[Provided entries]
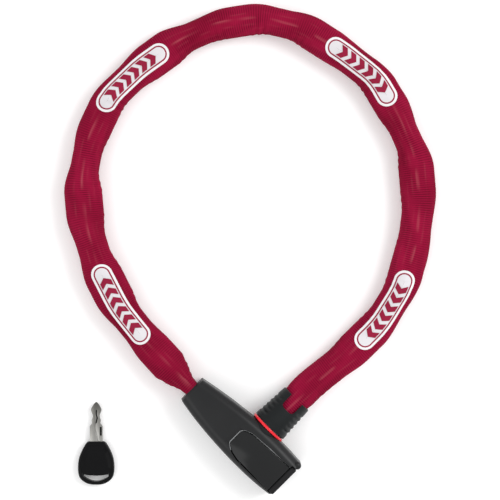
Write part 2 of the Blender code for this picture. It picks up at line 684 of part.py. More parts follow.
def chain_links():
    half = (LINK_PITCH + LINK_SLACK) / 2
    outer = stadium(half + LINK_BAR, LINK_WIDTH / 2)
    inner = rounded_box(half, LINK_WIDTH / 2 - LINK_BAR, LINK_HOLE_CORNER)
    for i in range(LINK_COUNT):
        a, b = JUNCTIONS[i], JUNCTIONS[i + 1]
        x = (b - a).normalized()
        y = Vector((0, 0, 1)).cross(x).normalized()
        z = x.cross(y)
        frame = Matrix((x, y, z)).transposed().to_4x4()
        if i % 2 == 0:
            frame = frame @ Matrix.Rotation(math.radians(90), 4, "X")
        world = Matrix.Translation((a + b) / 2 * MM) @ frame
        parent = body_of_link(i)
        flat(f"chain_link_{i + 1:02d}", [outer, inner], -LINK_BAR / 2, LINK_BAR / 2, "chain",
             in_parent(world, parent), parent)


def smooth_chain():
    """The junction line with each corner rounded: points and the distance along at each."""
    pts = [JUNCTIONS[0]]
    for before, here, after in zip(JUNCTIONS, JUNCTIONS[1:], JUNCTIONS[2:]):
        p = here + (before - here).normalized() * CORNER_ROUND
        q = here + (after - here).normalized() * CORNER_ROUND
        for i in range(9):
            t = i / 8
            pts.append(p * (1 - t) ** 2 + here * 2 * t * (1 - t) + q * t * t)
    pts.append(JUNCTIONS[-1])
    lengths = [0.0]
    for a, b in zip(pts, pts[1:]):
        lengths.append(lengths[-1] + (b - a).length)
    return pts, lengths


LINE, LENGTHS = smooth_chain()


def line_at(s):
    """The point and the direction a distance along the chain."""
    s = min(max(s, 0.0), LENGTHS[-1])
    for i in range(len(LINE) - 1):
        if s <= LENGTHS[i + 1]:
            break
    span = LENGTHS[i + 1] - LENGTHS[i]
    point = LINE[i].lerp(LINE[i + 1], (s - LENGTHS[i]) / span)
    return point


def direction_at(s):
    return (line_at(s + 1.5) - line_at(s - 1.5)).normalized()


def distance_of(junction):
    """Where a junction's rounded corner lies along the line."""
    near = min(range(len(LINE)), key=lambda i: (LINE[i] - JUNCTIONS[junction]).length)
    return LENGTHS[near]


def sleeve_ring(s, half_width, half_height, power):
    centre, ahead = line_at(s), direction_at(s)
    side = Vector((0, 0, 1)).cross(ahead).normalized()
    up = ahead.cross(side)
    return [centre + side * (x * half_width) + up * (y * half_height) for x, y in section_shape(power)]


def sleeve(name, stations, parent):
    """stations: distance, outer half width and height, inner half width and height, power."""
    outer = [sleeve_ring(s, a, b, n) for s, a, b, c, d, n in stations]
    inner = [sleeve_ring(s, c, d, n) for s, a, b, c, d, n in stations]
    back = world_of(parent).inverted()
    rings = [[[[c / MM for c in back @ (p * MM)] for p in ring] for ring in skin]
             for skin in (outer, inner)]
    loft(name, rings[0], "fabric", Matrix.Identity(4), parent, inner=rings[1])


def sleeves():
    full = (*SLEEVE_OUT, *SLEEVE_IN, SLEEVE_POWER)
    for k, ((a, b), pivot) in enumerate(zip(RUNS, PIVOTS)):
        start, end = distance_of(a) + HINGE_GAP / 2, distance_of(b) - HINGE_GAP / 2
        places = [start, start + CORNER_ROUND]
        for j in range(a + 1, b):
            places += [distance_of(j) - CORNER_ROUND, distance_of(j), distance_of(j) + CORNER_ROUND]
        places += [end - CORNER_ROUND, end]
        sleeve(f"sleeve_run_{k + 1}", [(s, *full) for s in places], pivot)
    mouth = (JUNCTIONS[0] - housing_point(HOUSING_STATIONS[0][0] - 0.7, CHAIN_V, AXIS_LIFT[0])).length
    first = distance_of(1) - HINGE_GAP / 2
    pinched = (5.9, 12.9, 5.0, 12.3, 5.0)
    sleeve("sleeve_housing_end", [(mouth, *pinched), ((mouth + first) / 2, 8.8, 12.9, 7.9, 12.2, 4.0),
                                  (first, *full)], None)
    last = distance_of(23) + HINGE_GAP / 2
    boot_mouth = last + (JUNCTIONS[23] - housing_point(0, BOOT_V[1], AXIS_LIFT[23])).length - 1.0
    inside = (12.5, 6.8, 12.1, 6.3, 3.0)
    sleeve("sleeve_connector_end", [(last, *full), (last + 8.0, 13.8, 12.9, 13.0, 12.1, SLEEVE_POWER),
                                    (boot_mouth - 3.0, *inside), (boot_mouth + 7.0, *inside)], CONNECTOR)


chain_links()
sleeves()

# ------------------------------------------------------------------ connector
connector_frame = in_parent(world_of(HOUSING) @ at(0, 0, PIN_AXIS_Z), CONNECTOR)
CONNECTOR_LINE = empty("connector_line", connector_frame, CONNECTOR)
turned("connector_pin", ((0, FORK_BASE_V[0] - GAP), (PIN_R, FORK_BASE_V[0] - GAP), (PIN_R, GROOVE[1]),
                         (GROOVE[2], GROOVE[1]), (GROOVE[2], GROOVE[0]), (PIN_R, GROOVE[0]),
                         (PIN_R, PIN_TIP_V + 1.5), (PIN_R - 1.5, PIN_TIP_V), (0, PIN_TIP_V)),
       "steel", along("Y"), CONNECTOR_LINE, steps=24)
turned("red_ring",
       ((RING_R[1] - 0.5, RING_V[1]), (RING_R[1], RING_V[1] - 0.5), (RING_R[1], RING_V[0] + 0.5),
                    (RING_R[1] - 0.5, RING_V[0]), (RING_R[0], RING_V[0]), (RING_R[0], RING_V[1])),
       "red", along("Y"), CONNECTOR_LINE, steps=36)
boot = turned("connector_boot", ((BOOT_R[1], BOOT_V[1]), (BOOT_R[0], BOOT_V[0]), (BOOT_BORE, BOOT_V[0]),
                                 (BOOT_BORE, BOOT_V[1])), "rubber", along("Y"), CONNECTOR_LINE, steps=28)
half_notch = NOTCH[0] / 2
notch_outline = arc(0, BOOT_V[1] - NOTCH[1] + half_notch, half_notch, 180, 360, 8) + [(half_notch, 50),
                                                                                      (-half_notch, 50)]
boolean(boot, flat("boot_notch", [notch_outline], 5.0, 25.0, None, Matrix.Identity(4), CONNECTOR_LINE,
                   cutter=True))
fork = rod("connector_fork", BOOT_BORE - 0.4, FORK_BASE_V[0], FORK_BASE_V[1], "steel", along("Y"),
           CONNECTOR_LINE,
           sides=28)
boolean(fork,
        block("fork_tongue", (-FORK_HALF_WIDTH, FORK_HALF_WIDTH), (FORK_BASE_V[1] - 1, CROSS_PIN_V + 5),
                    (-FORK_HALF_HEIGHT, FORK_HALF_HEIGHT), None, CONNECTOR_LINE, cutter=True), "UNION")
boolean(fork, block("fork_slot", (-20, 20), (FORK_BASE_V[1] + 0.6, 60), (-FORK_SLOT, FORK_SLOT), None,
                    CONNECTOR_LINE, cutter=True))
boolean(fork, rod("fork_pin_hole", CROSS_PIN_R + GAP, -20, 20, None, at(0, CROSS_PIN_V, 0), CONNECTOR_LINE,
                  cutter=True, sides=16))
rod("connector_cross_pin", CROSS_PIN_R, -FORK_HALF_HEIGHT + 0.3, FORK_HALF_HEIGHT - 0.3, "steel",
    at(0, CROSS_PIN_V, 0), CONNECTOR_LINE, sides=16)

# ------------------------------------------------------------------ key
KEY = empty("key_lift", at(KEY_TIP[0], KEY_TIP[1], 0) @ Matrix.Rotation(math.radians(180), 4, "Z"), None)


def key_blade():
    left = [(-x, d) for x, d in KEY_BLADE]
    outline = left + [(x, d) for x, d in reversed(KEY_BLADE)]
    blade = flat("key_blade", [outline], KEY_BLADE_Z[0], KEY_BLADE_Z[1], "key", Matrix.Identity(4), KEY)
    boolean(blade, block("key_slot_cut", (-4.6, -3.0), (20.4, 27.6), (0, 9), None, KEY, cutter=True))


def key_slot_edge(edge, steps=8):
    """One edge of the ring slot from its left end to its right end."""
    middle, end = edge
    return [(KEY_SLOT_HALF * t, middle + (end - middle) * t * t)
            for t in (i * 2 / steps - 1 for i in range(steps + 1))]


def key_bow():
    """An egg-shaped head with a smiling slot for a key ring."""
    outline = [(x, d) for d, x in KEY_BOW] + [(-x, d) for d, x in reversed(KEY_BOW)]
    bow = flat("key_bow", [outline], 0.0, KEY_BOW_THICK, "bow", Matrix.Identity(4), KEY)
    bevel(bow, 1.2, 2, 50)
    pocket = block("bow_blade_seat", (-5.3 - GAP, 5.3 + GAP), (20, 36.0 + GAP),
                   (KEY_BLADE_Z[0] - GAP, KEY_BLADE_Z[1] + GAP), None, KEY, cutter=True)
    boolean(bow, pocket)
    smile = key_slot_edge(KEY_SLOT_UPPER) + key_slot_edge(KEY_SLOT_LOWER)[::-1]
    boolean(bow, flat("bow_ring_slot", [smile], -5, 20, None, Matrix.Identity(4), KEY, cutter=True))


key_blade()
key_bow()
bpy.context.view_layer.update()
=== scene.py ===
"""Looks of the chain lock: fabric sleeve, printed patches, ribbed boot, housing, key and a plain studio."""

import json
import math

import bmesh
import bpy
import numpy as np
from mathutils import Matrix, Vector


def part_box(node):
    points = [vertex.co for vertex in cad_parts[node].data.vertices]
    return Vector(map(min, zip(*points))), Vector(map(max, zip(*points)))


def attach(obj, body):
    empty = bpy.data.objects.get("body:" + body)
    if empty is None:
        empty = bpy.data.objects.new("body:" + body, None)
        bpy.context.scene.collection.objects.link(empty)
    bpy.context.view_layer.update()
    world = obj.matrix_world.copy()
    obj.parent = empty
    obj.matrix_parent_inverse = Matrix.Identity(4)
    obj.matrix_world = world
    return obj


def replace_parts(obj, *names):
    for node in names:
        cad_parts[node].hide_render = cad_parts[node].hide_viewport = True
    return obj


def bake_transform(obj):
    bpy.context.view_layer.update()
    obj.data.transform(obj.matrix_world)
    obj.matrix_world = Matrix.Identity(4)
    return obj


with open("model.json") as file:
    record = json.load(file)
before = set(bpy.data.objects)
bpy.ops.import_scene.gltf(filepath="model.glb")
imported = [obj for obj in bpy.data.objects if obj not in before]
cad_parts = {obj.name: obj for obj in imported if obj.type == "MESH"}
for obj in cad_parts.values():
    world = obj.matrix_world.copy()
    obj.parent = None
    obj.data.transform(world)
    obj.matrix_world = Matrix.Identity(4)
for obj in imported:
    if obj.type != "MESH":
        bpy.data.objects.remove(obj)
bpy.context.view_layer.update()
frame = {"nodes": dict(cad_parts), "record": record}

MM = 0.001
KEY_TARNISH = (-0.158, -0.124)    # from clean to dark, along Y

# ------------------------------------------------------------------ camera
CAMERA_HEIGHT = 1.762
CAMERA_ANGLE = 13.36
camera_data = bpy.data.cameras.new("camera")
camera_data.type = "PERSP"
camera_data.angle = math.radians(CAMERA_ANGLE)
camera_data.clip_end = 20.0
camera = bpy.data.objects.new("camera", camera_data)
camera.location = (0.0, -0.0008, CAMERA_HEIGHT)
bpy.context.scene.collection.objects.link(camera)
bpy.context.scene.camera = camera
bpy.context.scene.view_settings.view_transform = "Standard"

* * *

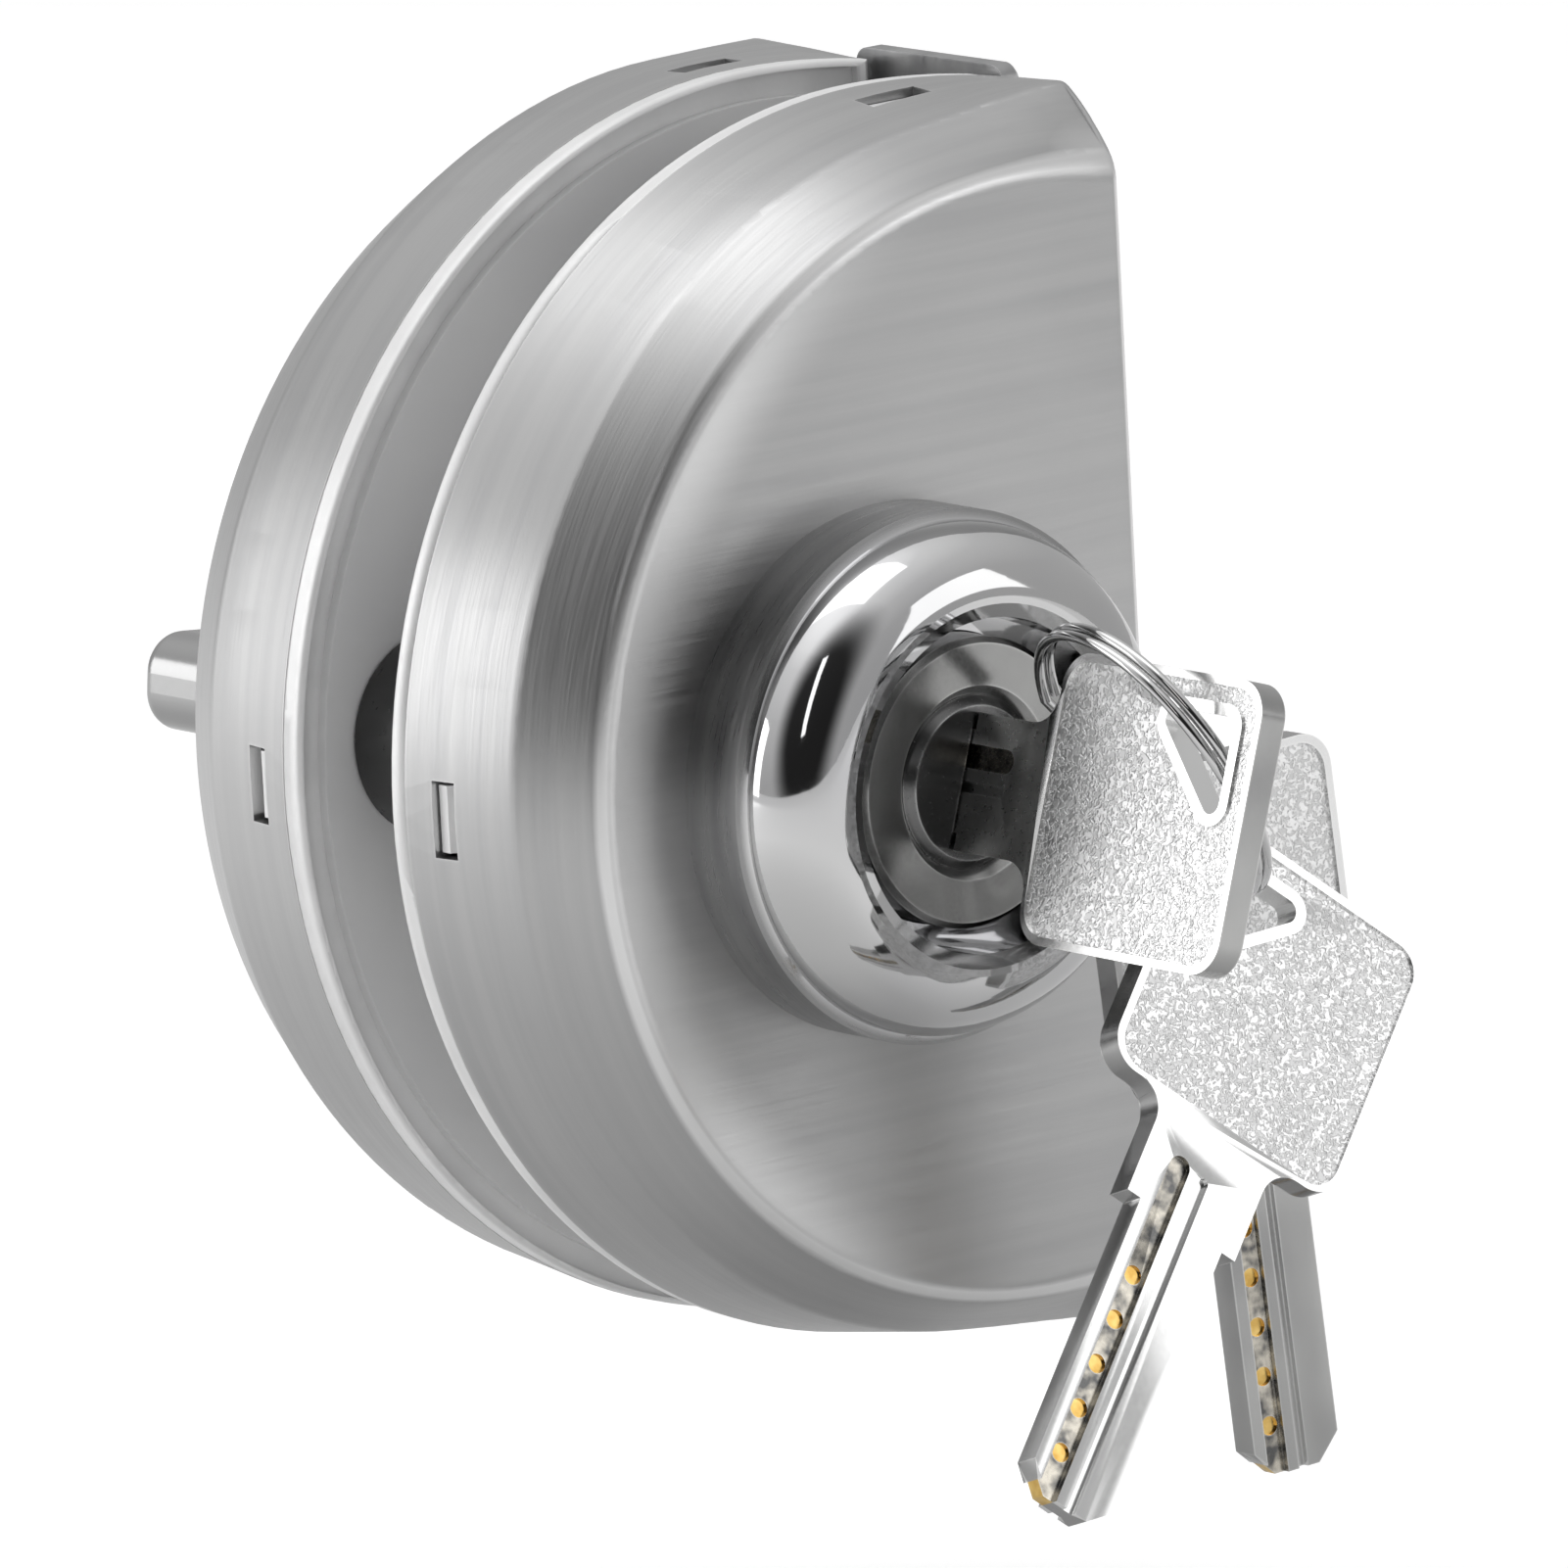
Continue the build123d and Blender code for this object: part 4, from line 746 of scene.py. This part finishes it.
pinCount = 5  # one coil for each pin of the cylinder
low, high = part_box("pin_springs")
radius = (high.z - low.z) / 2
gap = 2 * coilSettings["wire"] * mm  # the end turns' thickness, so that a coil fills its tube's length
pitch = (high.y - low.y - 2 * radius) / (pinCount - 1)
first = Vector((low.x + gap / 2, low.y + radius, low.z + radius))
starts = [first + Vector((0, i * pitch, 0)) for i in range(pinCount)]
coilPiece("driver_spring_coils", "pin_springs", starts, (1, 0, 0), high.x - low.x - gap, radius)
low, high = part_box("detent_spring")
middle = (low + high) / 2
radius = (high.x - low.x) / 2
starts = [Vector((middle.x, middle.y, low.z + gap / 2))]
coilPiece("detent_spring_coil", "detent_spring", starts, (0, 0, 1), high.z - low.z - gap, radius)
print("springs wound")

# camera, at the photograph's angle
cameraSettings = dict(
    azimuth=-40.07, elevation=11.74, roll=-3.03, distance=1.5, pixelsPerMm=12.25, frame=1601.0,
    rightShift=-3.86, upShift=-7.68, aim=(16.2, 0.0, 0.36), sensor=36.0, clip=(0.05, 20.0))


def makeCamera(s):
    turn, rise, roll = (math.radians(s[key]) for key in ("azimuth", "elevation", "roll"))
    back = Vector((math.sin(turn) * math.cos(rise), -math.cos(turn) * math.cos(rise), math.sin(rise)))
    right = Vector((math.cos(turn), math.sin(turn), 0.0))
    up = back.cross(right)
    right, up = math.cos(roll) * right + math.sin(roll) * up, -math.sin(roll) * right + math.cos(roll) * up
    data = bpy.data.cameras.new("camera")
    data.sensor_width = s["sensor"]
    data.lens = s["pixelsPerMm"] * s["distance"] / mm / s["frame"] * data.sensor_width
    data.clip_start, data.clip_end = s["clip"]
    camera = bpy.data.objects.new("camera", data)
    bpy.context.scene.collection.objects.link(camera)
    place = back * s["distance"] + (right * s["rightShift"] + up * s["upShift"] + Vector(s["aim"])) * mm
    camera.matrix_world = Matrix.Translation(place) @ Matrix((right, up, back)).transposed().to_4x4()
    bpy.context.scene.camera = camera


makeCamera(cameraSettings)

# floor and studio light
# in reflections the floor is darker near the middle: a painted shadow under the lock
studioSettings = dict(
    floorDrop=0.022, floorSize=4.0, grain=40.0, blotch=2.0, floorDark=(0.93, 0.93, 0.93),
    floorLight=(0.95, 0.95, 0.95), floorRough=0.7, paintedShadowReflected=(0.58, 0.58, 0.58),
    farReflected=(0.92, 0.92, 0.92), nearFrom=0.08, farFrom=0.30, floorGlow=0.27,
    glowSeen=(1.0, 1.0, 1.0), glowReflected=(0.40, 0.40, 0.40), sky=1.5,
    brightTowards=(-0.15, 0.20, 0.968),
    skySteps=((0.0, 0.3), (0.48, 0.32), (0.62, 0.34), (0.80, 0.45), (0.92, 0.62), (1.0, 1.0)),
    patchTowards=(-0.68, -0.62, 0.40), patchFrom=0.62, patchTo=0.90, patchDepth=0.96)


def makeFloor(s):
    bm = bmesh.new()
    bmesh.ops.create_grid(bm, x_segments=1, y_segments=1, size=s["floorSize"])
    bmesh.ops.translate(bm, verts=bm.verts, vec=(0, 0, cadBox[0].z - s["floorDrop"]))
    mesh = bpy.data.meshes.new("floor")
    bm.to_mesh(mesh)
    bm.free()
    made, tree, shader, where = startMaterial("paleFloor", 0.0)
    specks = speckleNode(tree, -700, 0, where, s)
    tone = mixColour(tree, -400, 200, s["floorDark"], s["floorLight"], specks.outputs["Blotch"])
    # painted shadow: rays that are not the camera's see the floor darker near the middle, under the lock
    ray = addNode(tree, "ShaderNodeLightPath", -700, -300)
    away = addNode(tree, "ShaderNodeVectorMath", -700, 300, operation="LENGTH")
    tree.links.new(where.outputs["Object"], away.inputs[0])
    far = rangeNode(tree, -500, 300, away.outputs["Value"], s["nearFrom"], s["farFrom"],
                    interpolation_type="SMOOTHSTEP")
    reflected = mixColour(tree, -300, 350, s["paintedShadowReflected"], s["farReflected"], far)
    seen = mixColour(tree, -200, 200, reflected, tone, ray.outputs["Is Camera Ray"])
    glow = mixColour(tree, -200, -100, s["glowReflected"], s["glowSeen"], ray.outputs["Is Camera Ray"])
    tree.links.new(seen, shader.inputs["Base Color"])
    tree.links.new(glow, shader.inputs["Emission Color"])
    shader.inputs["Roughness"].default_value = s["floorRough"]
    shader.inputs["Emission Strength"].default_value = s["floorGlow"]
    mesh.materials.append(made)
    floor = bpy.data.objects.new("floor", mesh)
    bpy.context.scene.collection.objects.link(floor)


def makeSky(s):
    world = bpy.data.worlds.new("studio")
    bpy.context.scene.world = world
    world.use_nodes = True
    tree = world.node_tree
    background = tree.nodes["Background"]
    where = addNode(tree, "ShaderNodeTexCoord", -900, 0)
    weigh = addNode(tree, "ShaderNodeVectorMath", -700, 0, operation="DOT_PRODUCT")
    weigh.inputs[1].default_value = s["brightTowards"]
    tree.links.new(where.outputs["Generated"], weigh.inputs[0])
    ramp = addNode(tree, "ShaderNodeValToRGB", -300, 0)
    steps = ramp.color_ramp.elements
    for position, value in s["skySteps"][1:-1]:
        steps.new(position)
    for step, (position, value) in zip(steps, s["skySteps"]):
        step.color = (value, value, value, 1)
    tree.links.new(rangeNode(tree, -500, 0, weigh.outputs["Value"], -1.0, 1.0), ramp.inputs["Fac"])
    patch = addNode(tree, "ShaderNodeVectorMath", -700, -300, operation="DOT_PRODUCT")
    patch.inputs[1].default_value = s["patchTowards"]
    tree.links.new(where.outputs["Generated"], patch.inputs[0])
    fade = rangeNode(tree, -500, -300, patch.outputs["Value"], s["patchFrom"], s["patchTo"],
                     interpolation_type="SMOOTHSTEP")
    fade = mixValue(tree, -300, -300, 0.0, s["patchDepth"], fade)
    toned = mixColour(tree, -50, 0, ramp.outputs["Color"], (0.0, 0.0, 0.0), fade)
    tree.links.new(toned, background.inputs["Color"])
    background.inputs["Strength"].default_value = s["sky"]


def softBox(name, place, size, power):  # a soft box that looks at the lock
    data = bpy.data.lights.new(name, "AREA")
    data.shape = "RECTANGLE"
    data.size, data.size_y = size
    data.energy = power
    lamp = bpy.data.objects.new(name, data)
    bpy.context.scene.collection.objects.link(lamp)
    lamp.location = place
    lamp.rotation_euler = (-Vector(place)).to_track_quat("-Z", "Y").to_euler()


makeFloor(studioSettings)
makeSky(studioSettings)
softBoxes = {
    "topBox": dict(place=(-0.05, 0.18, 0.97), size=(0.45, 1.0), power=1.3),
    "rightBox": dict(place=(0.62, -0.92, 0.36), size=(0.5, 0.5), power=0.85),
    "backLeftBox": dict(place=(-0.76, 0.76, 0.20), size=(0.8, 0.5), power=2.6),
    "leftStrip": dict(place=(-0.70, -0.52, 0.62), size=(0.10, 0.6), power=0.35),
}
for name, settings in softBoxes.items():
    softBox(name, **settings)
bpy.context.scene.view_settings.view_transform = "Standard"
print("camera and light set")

[Goal] Among the records above, extract exactly the lines from the line with "Matrix.Identity(4), KEY, cutter=True))" to the line with "obj.matrix_world = world", both lines included, and leave out the rest.

[Answer to the problem]
    boolean(bow, flat("bow_ring_slot", [smile], -5, 20, None, Matrix.Identity(4), KEY, cutter=True))


key_blade()
key_bow()
bpy.context.view_layer.update()
=== scene.py ===
"""Looks of the chain lock: fabric sleeve, printed patches, ribbed boot, housing, key and a plain studio."""

import json
import math

import bmesh
import bpy
import numpy as np
from mathutils import Matrix, Vector


def part_box(node):
    points = [vertex.co for vertex in cad_parts[node].data.vertices]
    return Vector(map(min, zip(*points))), Vector(map(max, zip(*points)))


def attach(obj, body):
    empty = bpy.data.objects.get("body:" + body)
    if empty is None:
        empty = bpy.data.objects.new("body:" + body, None)
        bpy.context.scene.collection.objects.link(empty)
    bpy.context.view_layer.update()
    world = obj.matrix_world.copy()
    obj.parent = empty
    obj.matrix_parent_inverse = Matrix.Identity(4)
    obj.matrix_world = world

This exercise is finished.